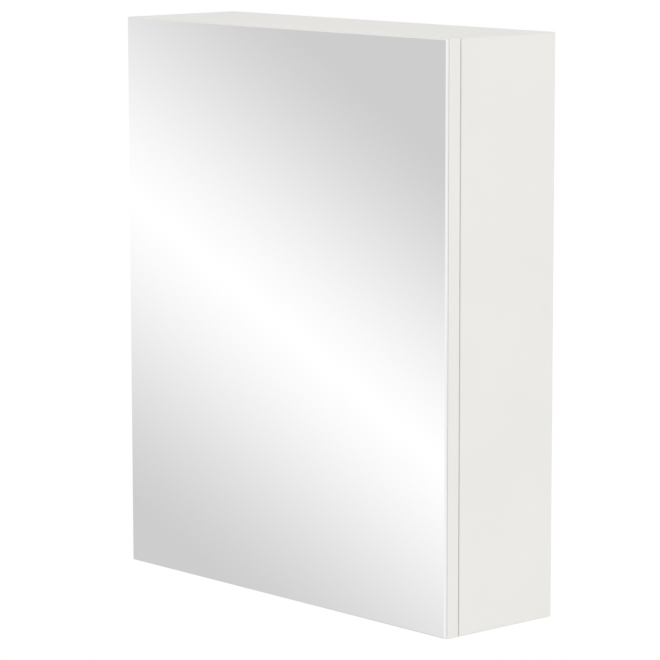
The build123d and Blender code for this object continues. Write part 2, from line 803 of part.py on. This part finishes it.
# Closing spring: one leg lies along the roof, the other on the inner link's eye
def make_hinge_spring(where, z):
    bend_radius = pin_radius + spring_pin_gap + spring_thickness / 2
    eye_leg_end = moved(pivot_b, -spring_overhang, eye_radius + spring_seat_gap + spring_thickness / 2)
    roof_leg_end = beside(moved(roof_front, -arm_wall, 0), moved(roof_back, -arm_wall, 0),
                          spring_roof_reach, spring_seat_gap + spring_thickness / 2)
    eye_angle = tangent_angle(pivot_a, bend_radius, eye_leg_end, 1)
    roof_angle = tangent_angle(pivot_a, bend_radius, roof_leg_end, -1)
    with BuildPart() as hinge_spring:
        with BuildSketch(hinge_plane(z)):
            with BuildLine():
                bend = CenterArc(pivot_a, bend_radius, eye_angle, (roof_angle - eye_angle) % 360)
                Line(eye_leg_end, bend @ 0)
                Line(bend @ 1, roof_leg_end)
            trace(line_width=spring_thickness)
        extrude(amount=spring_half, both=True)
    save(hinge_spring.part, f"hinge_spring_{where}")


# Mounting plate: two wings on the side panel and a ridge that carries the arm
def make_hinge_plate(where, z):
    face = into_cabinet(board - half_width, front_y, z)
    ridge_half = arm_inside - plate_side_gap
    ridge_height = arm_top - arm_wall - board
    wing_screws = [(plate_screw_inset, side * plate_screw_spacing / 2) for side in (-1, 1)]
    with BuildPart() as hinge_plate:
        with BuildSketch(face):
            with Locations(*wing_screws):
                Circle(plate_wing_radius)
            make_hull()
            with Locations(((plate_front + plate_end) / 2, 0)):
                RectangleRounded(plate_end - plate_front, 2 * ridge_half, 1.5)
        extrude(amount=plate_wing_thickness)
        with BuildSketch(face):
            with Locations(((plate_front + plate_end) / 2, 0)):
                RectangleRounded(plate_end - plate_front, 2 * ridge_half, 1.5)
        extrude(amount=ridge_height)
        with Locations(face.offset(plate_wing_thickness)):
            with Locations(*wing_screws):
                CounterSinkHole(euro_screw_radius + screw_hole_clearance,
                                euro_head_radius + screw_hole_clearance,
                                depth=plate_wing_thickness, counter_sink_angle=90)
        with BuildSketch(face.offset(ridge_height)):
            with Locations((adjusting_screw_inset, 0), (fixing_screw_inset, 0)):
                Circle(machine_screw_radius + screw_hole_clearance)
        extrude(amount=-machine_screw_length, mode=Mode.SUBTRACT)
    save(hinge_plate.part, f"hinge_plate_{where}")


euro_screw = make_screw(euro_screw_radius, euro_screw_length, euro_head_radius, 0)
wood_screw = make_screw(wood_screw_radius, wood_screw_length, wood_head_radius, wood_head_height)
machine_screw = make_screw(machine_screw_radius, machine_screw_length, machine_head_radius,
                           machine_head_height)


def make_hinge_screws(where, z):
    plate_x = board + plate_wing_thickness - half_width
    with BuildPart() as hinge_plate_screws:
        with Locations(*[
            into_cabinet(plate_x, front_y + plate_screw_inset, z + side * plate_screw_spacing / 2)
            for side in (-1, 1)
        ]):
            add(euro_screw)
    save(hinge_plate_screws.part, f"hinge_plate_screws_{where}")

    with BuildPart() as hinge_arm_screws:
        with Locations(*[
            into_cabinet(arm_top - half_width, front_y + inset, z)
            for inset in (adjusting_screw_inset, fixing_screw_inset)
        ]):
            add(machine_screw)
    save(hinge_arm_screws.part, f"hinge_arm_screws_{where}")

    with BuildPart() as hinge_cup_screws:
        with Locations(*[
            Plane(origin=(cup_x + flange_screw_offset, door_back_y + flange_thickness,
                          z + side * flange_screw_spacing / 2), z_dir=(0, 1, 0))
            for side in (-1, 1)
        ]):
            add(wood_screw)
    save(hinge_cup_screws.part, f"hinge_cup_screws_{where}")


for hinge_name, hinge_z in hinge_heights.items():
    make_hinge_cup(hinge_name, hinge_z)
    make_hinge_cup_pins(hinge_name, hinge_z)
    make_hinge_outer_link(hinge_name, hinge_z)
    make_hinge_inner_link(hinge_name, hinge_z)
    make_hinge_arm(hinge_name, hinge_z)
    make_hinge_arm_pins(hinge_name, hinge_z)
    make_hinge_spring(hinge_name, hinge_z)
    make_hinge_plate(hinge_name, hinge_z)
    make_hinge_screws(hinge_name, hinge_z)


# Hangers: a moulded housing, a steel hook through the back's notch, and its wall plate
hook_z = hanger_top_z - hook_drop
lip_top_z = hook_z - hook_thickness / 2
ledge_z = lip_top_z - wall_plate_lip
plate_mid_z = ledge_z - wall_plate_height / 2
plate_web_y = rear_y - wall_plate_thickness / 2
lip_y = plate_web_y - wall_plate_offset
tongue_y = lip_y + (wall_plate_thickness + hook_thickness) / 2 + hook_clearance
adjusting_heights = [hanger_top_z - adjusting_screw_drop - offset for offset in (0, adjusting_screw_spacing)]


def upright_plane(x):
    """Plane at a given X, in Y and Z."""
    return Plane(origin=(x, 0, 0), x_dir=(0, 1, 0), z_dir=(1, 0, 0))


for side_name, side_sign in sides.items():
    housing_x = side_sign * hanger_mid_x
    screw_face = Plane(origin=(side_sign * (inner_half_width - hanger_base), 0, 0), x_dir=(0, 1, 0),
                       z_dir=(-side_sign, 0, 0))
    screw_places = [(hanger_mid_y, -side_sign * z) for z in hanger_screw_heights]
    with BuildPart() as hanger_housing:
        with BuildSketch(upright_plane(housing_x)):
            with Locations((hanger_mid_y, hanger_mid_z)):
                RectangleRounded(hanger_depth, hanger_height, hanger_corner)
        extrude(amount=hanger_width / 2, both=True)
        fillet(hanger_housing.faces().sort_by(Axis.Y)[0].edges().filter_by(Axis.Z), hanger_corner)
        with BuildSketch(upright_plane(housing_x)):
            with Locations((hanger_rear_y, hook_z)):
                Rectangle(2 * (hook_grip + hook_clearance), hook_thickness + 2 * hook_clearance)
        extrude(amount=hook_width / 2 + hook_clearance, both=True, mode=Mode.SUBTRACT)
        with BuildSketch(screw_face):
            with Locations(*screw_places):
                Circle(wood_head_radius + hook_clearance)
        extrude(amount=hanger_width, mode=Mode.SUBTRACT)
        with BuildSketch(screw_face):
            with Locations(*screw_places):
                Circle(wood_screw_radius + screw_hole_clearance)
        extrude(amount=-hanger_base, mode=Mode.SUBTRACT)
        with BuildSketch(front_plane(hanger_front_y)):
            with Locations(*[(housing_x, z) for z in adjusting_heights]):
                Circle(machine_screw_radius + screw_hole_clearance)
        extrude(amount=-machine_screw_length - hole_end_clearance, mode=Mode.SUBTRACT)
    save(hanger_housing.part, f"hanger_housing_{side_name}")

    with BuildPart() as hanger_hook:
        with BuildSketch(upright_plane(housing_x)):
            with BuildLine():
                FilletPolyline((hanger_rear_y - hook_grip, hook_z), (tongue_y, hook_z),
                               (tongue_y, lip_top_z - hook_overlap),
                               radius=hook_thickness / 2 + hook_clearance)
            trace(line_width=hook_thickness)
        extrude(amount=hook_width / 2, both=True)
    save(hanger_hook.part, f"hanger_hook_{side_name}")

    plate_x = side_sign * (inner_half_width - wall_plate_inset)
    with BuildPart() as wall_plate:
        with BuildSketch(upright_plane(plate_x)):
            with BuildLine():
                FilletPolyline((plate_web_y, ledge_z - wall_plate_height), (plate_web_y, ledge_z),
                               (lip_y, ledge_z), (lip_y, lip_top_z), radius=wall_plate_thickness)
            trace(line_width=wall_plate_thickness)
        extrude(amount=wall_plate_width / 2, both=True)
        with BuildSketch(front_plane(rear_y)):
            with Locations(*[
                (plate_x, plate_mid_z + side * wall_plate_hole_spacing / 2) for side in (-1, 1)
            ]):
                Circle(wall_plate_hole_radius)
        extrude(amount=wall_plate_thickness, mode=Mode.SUBTRACT)
    save(wall_plate.part, f"wall_plate_{side_name}")

with BuildPart() as hanger_fixing_screws:
    with Locations(*[
        Plane(origin=(side * (inner_half_width - hanger_base), hanger_mid_y, z), z_dir=(-side, 0, 0))
        for side in sides.values() for z in hanger_screw_heights
    ]):
        add(wood_screw)
hanger_fixing_screws.part.label = "hanger_fixing_screws"
export_step(hanger_fixing_screws.part, "parts/hanger_fixing_screws.step")

with BuildPart() as hanger_adjusting_screws:
    with Locations(*[
        Plane(origin=(side * hanger_mid_x, hanger_front_y, z), z_dir=(0, -1, 0))
        for side in sides.values() for z in adjusting_heights
    ]):
        add(machine_screw)
hanger_adjusting_screws.part.label = "hanger_adjusting_screws"
export_step(hanger_adjusting_screws.part, "parts/hanger_adjusting_screws.step")
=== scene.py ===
import json
from math import cos, radians, sin

import bpy
from mathutils import Matrix, Vector


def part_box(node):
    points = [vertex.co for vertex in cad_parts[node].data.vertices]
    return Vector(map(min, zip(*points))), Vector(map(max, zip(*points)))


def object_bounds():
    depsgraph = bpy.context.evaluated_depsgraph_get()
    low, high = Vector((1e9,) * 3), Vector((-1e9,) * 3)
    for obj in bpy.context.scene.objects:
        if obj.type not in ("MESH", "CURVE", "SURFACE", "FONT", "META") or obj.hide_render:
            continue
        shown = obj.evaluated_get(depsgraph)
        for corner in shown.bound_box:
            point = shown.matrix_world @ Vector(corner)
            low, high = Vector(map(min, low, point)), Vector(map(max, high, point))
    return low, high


# Looks of the bathroom mirror cabinet, in metres, in the CAD model's frame:
# X to the viewer's right, +Y back to the wall, Z up, the mirror facing -Y.

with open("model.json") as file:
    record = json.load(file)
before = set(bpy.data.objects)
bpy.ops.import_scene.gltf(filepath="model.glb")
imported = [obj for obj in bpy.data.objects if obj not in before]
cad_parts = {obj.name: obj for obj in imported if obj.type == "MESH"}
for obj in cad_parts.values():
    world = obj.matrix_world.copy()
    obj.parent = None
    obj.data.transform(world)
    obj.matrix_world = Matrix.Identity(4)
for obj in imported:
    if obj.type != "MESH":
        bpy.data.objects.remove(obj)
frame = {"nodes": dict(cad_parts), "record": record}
cad_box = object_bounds()

# The photograph's camera, found from the cabinet's corners
view_azimuth = radians(48.17)
view_elevation = radians(8.62)
view_roll = radians(-0.09)
view_distance = 3.684
view_sideways = -0.0594
view_height = 0.267
focal_length_mm = 185.6
sensor_width_mm = 36

# Light: a surround that is a little brighter overhead than underneath, and two large soft lamps
surround_strength = 0.86
surround_lift = 0.10
lamp_size = (2.0, 2.0)
lamp_target = (0, 0, 0.3)
key_place = (3.2, -2.2, 1.6)
key_power = 22
fill_place = (-2.6, -2.8, 1.8)
fill_power = 16

# Floor: a pale round one well below the cabinet, which hangs on a wall. It turns white to the
# camera between two shares of its radius.
floor_drop = 1.2
floor_radius = 5.0
floor_fade_start = 0.3
floor_fade_end = 0.6

# The mirror's reflection of the studio, as shares of the mirror's width and height:
# a bright band runs down to the right between greys, and fades partly straight, partly eased
band_left_height = 0.68
band_right_height = 0.293
band_half_width = 0.569
band_ease = 0.4
studio_grey = 0.627
studio_white = 1.03

# Extra light in the reflected studio: overhead, between two heights of the ray, and on the
# camera's side, between two cosines of the angle to the camera
overhead_glow = 0.22
overhead_start = 0.3
overhead_end = 0.8
viewer_glow = 0.30
viewer_start = 0.5
viewer_end = 0.9

# Colours, linear
laminate_white = (0.849, 0.833, 0.804)
inside_white = (0.84, 0.82, 0.795)
plastic_white = (0.80, 0.80, 0.78)
glass_green = (0.89, 0.96, 0.935)
ground_edge = (0.85, 0.88, 0.865)
floor_pale = (0.9, 0.9, 0.89)
silver = (0.97, 0.975, 0.97)
nickel = (0.72, 0.70, 0.67)
zinc_grey = (0.62, 0.62, 0.61)
zinc_blue = (0.66, 0.69, 0.72)
beech = (0.62, 0.42, 0.24)
foam_white = (0.78, 0.78, 0.76)
rubber_clear = (0.80, 0.82, 0.82)

# Mirror: the outward Y of a surface's direction tells the face from the arris, and the arris
# from the ground edge
face_limits = (-0.995, -0.95)
edge_limits = (-0.6, -0.3)
arris_roughness = 0.12
edge_roughness = 0.35


def colour(rgb):
    return (*rgb, 1.0)


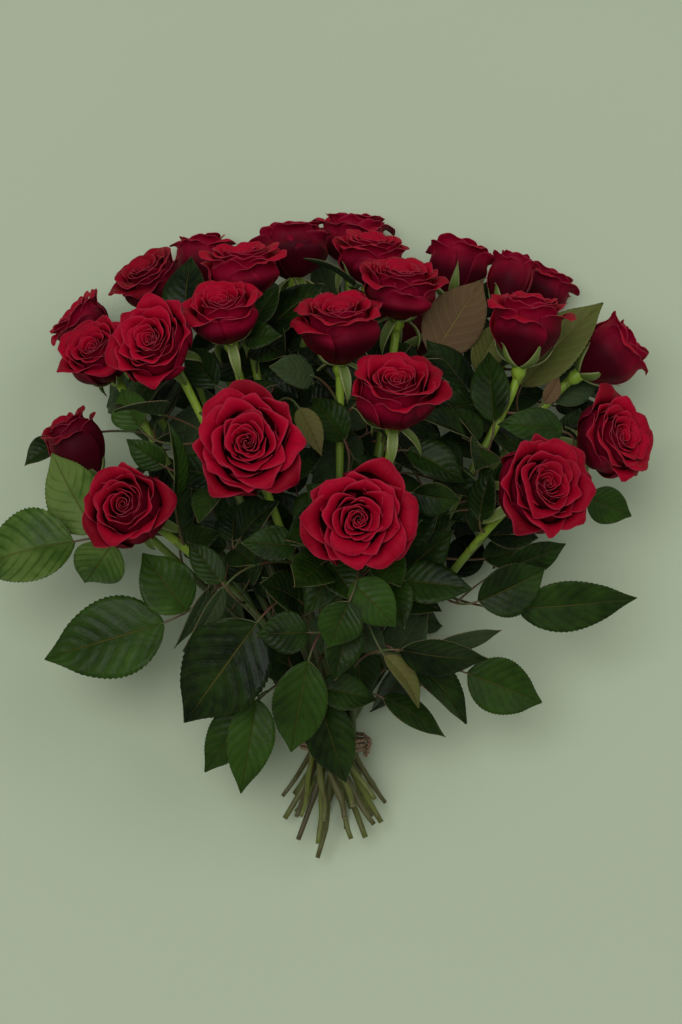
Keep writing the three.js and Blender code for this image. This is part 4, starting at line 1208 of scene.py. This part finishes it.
for rose in roses:
    room.take(bezier(rose.rise, np.linspace(0, 1, 120)))
    if rose.name in BARE_FROM:
        bare = bezier(rose.rise, np.linspace(BARE_FROM[rose.name], 1, 60))
        for nearer in np.linspace(0, BARE_NEARER, 20):
            over = mix(bare, vec(CAMERA_AT), nearer)
            room.take(over[over[:, 2] < BARE_UP_TO])
    turn, out = np.meshgrid(np.linspace(0, 2 * math.pi, 40), np.linspace(0, 0.95, 12))
    disc = [out * np.cos(turn) * rose.r, out * np.sin(turn) * rose.r, 0 * out]
    cover(rose.middle + np.stack(disc, axis=2))
for leaves in leaves_of.values():
    for blades, *_ in leaves:
        for blade in blades:
            occupy(blade)
cell_sides, cell_ups = ((np.arange(n) + 0.5) * SEEN_CELL + low for n, low in zip(SEEN_CELLS, SEEN_LOW))
wanted = in_outline(cell_sides[:, None], cell_ups)
rise_points = np.concatenate([bezier(rose.rise, ROOTS) for rose in roses])
for n in range(GAP_LEAVES + FREE_LEAVES):
    gaps = np.argwhere(wanted & ~covered)
    if n < GAP_LEAVES and len(gaps) == 0:
        continue
    for attempt in range(EXTRA_TRIES):
        rose, start, blades = leaf_over_gap(n, attempt, gaps) if n < GAP_LEAVES else leaf_anywhere(n, attempt)
        # The side leaflets may find no room, but the first one has to.
        kept = []
        for blade in blades or ():
            grid = blade.grid()
            if fits(grid) and clear_of_blooms(grid) and room.free(grid):
                kept.append(blade)
            elif not kept:
                break
        if kept:
            for blade in kept:
                occupy(blade)
            # Leaves high in the bunch get painted light; lower ones stay darker, as painted shade.
            tone = TONE_VARIES * chance(n, 5) + PAINTED_LIGHT_HIGH * (kept[0].base[2] > PAINTED_LIGHT_OVER)
            turned = (TURNED_TONE * chance(n, 7),) if chance(n, 6) < TURNED else None
            leaves_of[rose.name].append((kept, start, [tone + more for more in TONE_STEPS], turned))
            break


def make_leaves(rose):
    build = Build()
    for leaf in leaves_of[rose.name]:
        add_leaf(build, *leaf)
    build.piece(f"leaves_{rose.name}", LEAF, "leaves_and_stems", f"leafy_stem_{rose.name}")


# ---------------------------------------------------------------- the tie, and every piece in its turn
# The twine: how far its plies lie from its middle, their radius and sides, and their twist for each mm.
PLY_OUT, PLY_R, PLY_SIDES, PLY_TWIST = 0.75, 0.85, 6, 1.1
TURN_POINTS, KNOT_POINTS, END_POINTS = 260, 60, 24
# The knot: how far out it starts, how deep, how far on, how long and how wide its loop is, and its turns.
KNOT_OUT, KNOT_LOOP, KNOT_TURNS = 1.5, (1.44, 1.2, 3.2, 3.6), 1.15
# The points of a loose end: how far out from the knot, along the bunch, and to one side.
LOOSE_END = ((1, 0, 2), (3, -2, 4), (1, -6, 6), (-1, -9, 8))


def add_twine(build, core):
    ways = units(np.gradient(core, axis=0))
    side = units(np.cross(ways, [0.05, 1, 0.02]))
    up = np.cross(ways, side)
    for ply in (0, math.pi):
        twist = (lengths(core) * PLY_TWIST + ply)[:, None]
        strand = core + PLY_OUT * (np.cos(twist) * side + np.sin(twist) * up)
        build.tube(strand, np.full(len(core), PLY_R), PLY_SIDES, 0)


def make_tie():
    """Three turns of two-ply twine, its knot on one side and two short ends."""
    build = Build()
    middle = tie_inner + 0.5 * TIE_THICK
    turns = np.linspace(0, TIE_TURNS * 2 * math.pi, TURN_POINTS)
    rises = TIE_PITCH * (turns / (2 * math.pi) - TIE_TURNS / 2)
    add_twine(build, np.stack([middle * np.cos(turns), rises, middle * np.sin(turns)], axis=1))
    out = middle + KNOT_OUT
    knot = np.linspace(0, 2 * math.pi * KNOT_TURNS, KNOT_POINTS)
    deep, off, high, wide = KNOT_LOOP
    loop = [out + deep * np.cos(knot * 2) + off, high * np.sin(knot), wide * np.cos(knot)]
    add_twine(build, np.stack(loop, axis=1))
    for hand in (1, -1):
        end = [(out + further, up, side * hand) for further, up, side in LOOSE_END]
        add_twine(build, bezier(end, np.linspace(0, 1, END_POINTS)))
    build.piece("twine", TWINE, "twine", "tie")


for rose in roses:
    make_bloom(rose)
    make_stem(rose)
    make_leaves(rose)
make_tie()


# ---------------------------------------------------------------- floor, light and camera
FLOOR_REACH, FLOOR_UP = 30, -0.0005
# Each lamp: where it hangs, how large it is and its power. Both face the middle of the bunch.
LAMPS = {"key": ((-0.8, -0.4, 4.3), 2.8, 68), "fill": ((2.4, 1.2, 3.2), 3, 20)}
LIT_AT = (0, 0, 0.1)
SKY, SKY_STRENGTH = rgb(206, 212, 200), 0.31
SENSOR, SEEN_TO = 36, 100


def make_floor():
    s = Shader("floor")
    pale = s.colour(s.noise(3, 3.0), (205, 218, 190), (209, 222, 194))
    mesh = bpy.data.meshes.new("floor")
    corners = [(x * FLOOR_REACH, y * FLOOR_REACH, FLOOR_UP) for x, y in ((-1, -1), (1, -1), (1, 1), (-1, 1))]
    mesh.from_pydata(corners, [], [[0, 1, 2, 3]])
    mesh.materials.append(s.finish(Base_Color=pale, Roughness=0.9))
    floor = put_in_scene("floor", mesh)


def make_light(name, place, size, power):
    data = bpy.data.lights.new(name, "AREA")
    data.shape = "DISK"
    data.size = size
    data.energy = power
    light = put_in_scene(name, data)
    light.location = place
    light.rotation_euler = (Vector(LIT_AT) - Vector(place)).to_track_quat("-Z", "Y").to_euler()


def make_world():
    world = bpy.data.worlds.new("studio")
    world.use_nodes = True
    back = world.node_tree.nodes["Background"]
    back.inputs["Color"].default_value = SKY
    back.inputs["Strength"].default_value = SKY_STRENGTH
    bpy.context.scene.world = world


def make_camera():
    data = bpy.data.cameras.new("camera")
    data.sensor_fit = "AUTO"
    data.sensor_width = SENSOR
    data.lens = SENSOR * CAMERA_AT[2] / (MM_PER_PIXEL * LONG_PIXELS)
    data.clip_end = SEEN_TO
    camera = put_in_scene("camera", data)
    camera.location = to_row([CAMERA_AT])[0]
    camera.rotation_euler = (TILT, 0, 0)
    bpy.context.scene.camera = camera


make_floor()
for name, lamp in LAMPS.items():
    make_light(name, *lamp)
make_world()
make_camera()
bpy.context.scene.view_settings.view_transform = "Standard"
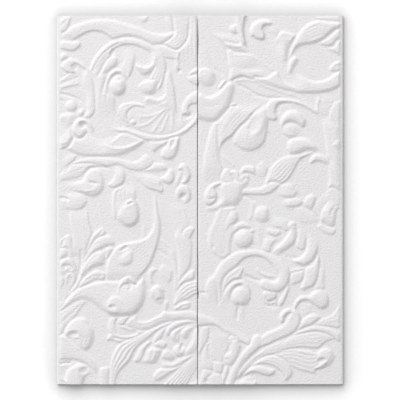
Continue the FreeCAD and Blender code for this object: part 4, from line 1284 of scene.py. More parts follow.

## Stated problem:
Return the lines from the line with "extrude(amount=wall_plate_thickness, mode=Mode.SUBTRACT)" through the line with "world = obj.matrix_world.copy()", inclusive, exactly as they stand, and nothing else.

## Solved exercise:
        extrude(amount=wall_plate_thickness, mode=Mode.SUBTRACT)
    save(wall_plate.part, f"wall_plate_{side_name}")

with BuildPart() as hanger_fixing_screws:
    with Locations(*[
        Plane(origin=(side * (inner_half_width - hanger_base), hanger_mid_y, z), z_dir=(-side, 0, 0))
        for side in sides.values() for z in hanger_screw_heights
    ]):
        add(wood_screw)
hanger_fixing_screws.part.label = "hanger_fixing_screws"
export_step(hanger_fixing_screws.part, "parts/hanger_fixing_screws.step")

with BuildPart() as hanger_adjusting_screws:
    with Locations(*[
        Plane(origin=(side * hanger_mid_x, hanger_front_y, z), z_dir=(0, -1, 0))
        for side in sides.values() for z in adjusting_heights
    ]):
        add(machine_screw)
hanger_adjusting_screws.part.label = "hanger_adjusting_screws"
export_step(hanger_adjusting_screws.part, "parts/hanger_adjusting_screws.step")
=== scene.py ===
import json
from math import cos, radians, sin

import bpy
from mathutils import Matrix, Vector


def part_box(node):
    points = [vertex.co for vertex in cad_parts[node].data.vertices]
    return Vector(map(min, zip(*points))), Vector(map(max, zip(*points)))


def object_bounds():
    depsgraph = bpy.context.evaluated_depsgraph_get()
    low, high = Vector((1e9,) * 3), Vector((-1e9,) * 3)
    for obj in bpy.context.scene.objects:
        if obj.type not in ("MESH", "CURVE", "SURFACE", "FONT", "META") or obj.hide_render:
            continue
        shown = obj.evaluated_get(depsgraph)
        for corner in shown.bound_box:
            point = shown.matrix_world @ Vector(corner)
            low, high = Vector(map(min, low, point)), Vector(map(max, high, point))
    return low, high


# Looks of the bathroom mirror cabinet, in metres, in the CAD model's frame:
# X to the viewer's right, +Y back to the wall, Z up, the mirror facing -Y.

with open("model.json") as file:
    record = json.load(file)
before = set(bpy.data.objects)
bpy.ops.import_scene.gltf(filepath="model.glb")
imported = [obj for obj in bpy.data.objects if obj not in before]
cad_parts = {obj.name: obj for obj in imported if obj.type == "MESH"}
for obj in cad_parts.values():
    world = obj.matrix_world.copy()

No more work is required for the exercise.